Pastor’s Ponderings

By Pastor Gary Peterson
In just a few days we, as a country, will have the opportunity to voice our intentions for our community, state and country through the midterm elections. The polls taken recently have shown that more and more people believe our country is becoming more divided and coming together less and less. Unless we take up the mantle of leadership by our casting of votes where every person’s voice can be heard and can reach their full potential we cannot change our community, our state, our country and the world.

In our divided country in which we currently live, what role can and must the church play? We are not without hope. These words from Martin Luther King Jr.’s 1963 sermon “Strength to Love” gives us a place to put our attention. “The church must be reminded that it is not the master or the servant of the state, but rather the conscience of the state. It must be the guide and the critic of the state, and never its tool. If the church does not recapture his prophetic zeal, it will become an irrelevant social club without moral or spiritual authority. If the church does not participate actively in the struggles for peace, for economic and racial justice, it will forfeit the loyalty of millions and cause people everywhere to say that it has atrophied its will.” Remember WE are the church.

We as United Methodist have a conscience and we are obligated to express our conscience as we look forward to casting our votes this November. Our conscience comes from our doctrinal heritage where we believe Scriptures holiness always entails more than just personal piety; love of God is always linked with love of neighbor, a passion for justice and a renewal in the life of the world. From our social principles we know that “Every person has a right to a job at a living wage.” And in spite of general affluence and the industrialized nations the majority of persons in the world live in poverty. In order to provide basic needs, such as food, clothing, shelter, education, healthcare and other vital necessities of life; we must find ways to share more accurately the resources of the world. As a church, as the United Methodist Church we are called to support the work needed so that all the world can live above the, “Basic needs of life.”
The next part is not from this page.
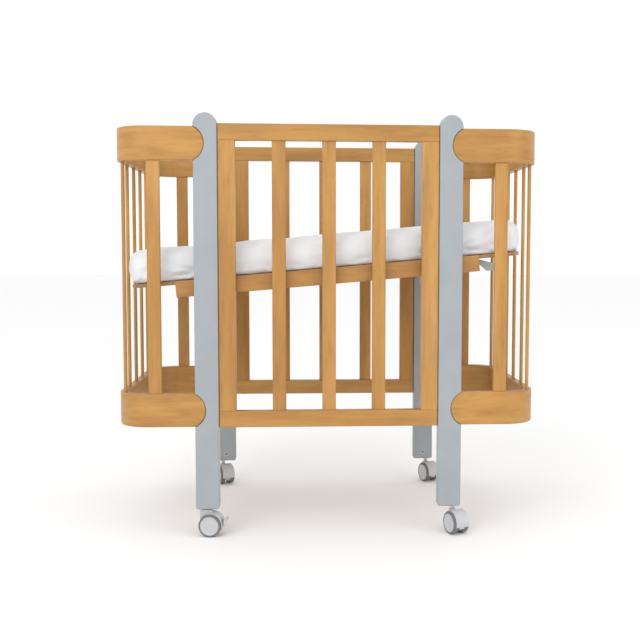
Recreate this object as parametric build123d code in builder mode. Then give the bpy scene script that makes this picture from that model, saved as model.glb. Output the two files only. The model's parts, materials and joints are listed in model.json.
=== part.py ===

What can people of faith do to be the conscience of the state? We must encourage our government and those that we elect to provide ways for those who live at the poverty levels to be able to rise above and also we must provide social safety nets so that the people living next door, on the next street, in the next community, in our country and around the world can have healthcare, food, clothing, shelter and education. Our social principles of the United Methodist Church require us as United Methodist to do all that we can to help provide more than just the minimum requirements for all people.

We can advocate through letters, phone calls, our presence and our vote. We must recognize that our government and our nation exist to serve its citizens and we as a church are called to be a conscience, guide or critic of the state. Whenever we turn in on ourselves or failed to serve the very least in our midst we are violating our principles as United Methodist and as Christians. Our country was founded on ideals that include welcoming all to our shores, moving beyond our borders, to seek justice around the world and ensuring fullness of life for each person on God’s earth.

We in the United States, I believe, were never destined to be self-serving and isolationist. Our founder John Wesley proclaimed that the whole world is our parish, so the entire world is our concern as well. I ask you as a people of a faith covenant to support those we elect by our vote not just in a few days but as we are asked again and again to voice our support through voting, by our prayers, our encouragement and by serving to be a conscience to those around us and those we elect who would determine the future of our community, our state, our country and the world. Dare we work for the day when our nation and the world would look like God’s reign, where the poor will go first, those earning minimum wage will sit at the places of honor and those who are rejected because of their skin color, immigration status or sexual orientation/gender identity are welcome with open arms? Dare we move from praying, “God, make our country great; America first!” To “God, use us as your servants to make every corner of our world safe and whole again?”

My prayer for us as we go forward in our midterm election, and in our church conference that comes at the end of November, when those we elect in leadership positions and those we trust who will have influences upon us will be led by God into the future with humility, grace and hope and may we too be filled with humility, grace and hope as we serve our Lord Jesus The Christ. Amen.